◆ **PROMPT**
Determine how many lines of the data below contain "origin", then give only that number.

◆ **JSON records of objects**
━━━━━━━━━━━━━━━━

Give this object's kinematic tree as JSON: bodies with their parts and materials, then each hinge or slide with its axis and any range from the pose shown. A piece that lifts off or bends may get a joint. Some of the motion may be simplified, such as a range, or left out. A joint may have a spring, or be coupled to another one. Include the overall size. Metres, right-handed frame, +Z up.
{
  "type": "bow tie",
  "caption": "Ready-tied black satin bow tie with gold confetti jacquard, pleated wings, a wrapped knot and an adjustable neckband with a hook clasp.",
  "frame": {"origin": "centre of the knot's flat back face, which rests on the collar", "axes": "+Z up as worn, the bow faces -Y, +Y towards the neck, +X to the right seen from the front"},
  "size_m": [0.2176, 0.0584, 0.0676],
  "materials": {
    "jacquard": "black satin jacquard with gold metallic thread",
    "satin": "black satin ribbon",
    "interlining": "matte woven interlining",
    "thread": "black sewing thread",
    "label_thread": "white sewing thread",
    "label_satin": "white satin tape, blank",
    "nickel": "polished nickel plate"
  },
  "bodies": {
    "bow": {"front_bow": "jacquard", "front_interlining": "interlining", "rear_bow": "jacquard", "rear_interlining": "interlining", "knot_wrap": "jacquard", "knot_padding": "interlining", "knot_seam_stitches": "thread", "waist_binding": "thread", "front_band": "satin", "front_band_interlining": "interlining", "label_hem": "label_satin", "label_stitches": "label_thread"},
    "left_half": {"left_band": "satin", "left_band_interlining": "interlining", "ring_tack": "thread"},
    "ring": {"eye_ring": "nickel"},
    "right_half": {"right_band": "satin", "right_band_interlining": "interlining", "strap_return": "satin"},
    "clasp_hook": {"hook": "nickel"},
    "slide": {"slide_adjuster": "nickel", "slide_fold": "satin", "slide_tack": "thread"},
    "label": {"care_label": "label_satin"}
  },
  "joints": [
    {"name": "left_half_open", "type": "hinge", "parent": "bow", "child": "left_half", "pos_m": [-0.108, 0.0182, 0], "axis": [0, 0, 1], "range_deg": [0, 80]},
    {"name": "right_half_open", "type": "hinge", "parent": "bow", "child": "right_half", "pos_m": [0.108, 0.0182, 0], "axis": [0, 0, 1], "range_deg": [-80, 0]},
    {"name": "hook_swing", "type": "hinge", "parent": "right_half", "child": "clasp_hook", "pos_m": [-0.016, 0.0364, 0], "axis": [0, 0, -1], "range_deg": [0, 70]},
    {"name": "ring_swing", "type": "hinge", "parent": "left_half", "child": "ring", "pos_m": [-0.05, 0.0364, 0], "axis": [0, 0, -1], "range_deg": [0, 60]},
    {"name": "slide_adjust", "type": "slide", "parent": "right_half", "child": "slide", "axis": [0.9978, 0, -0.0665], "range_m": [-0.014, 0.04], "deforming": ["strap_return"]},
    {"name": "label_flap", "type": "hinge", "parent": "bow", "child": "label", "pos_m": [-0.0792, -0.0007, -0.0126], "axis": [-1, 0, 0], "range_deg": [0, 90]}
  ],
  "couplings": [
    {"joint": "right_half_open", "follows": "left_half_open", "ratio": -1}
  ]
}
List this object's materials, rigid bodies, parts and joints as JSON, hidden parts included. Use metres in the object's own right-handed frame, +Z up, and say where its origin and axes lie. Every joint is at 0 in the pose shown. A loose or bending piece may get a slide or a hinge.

━━━━━━━━━━━━━━━━

◆ **TASK SOLUTION**
2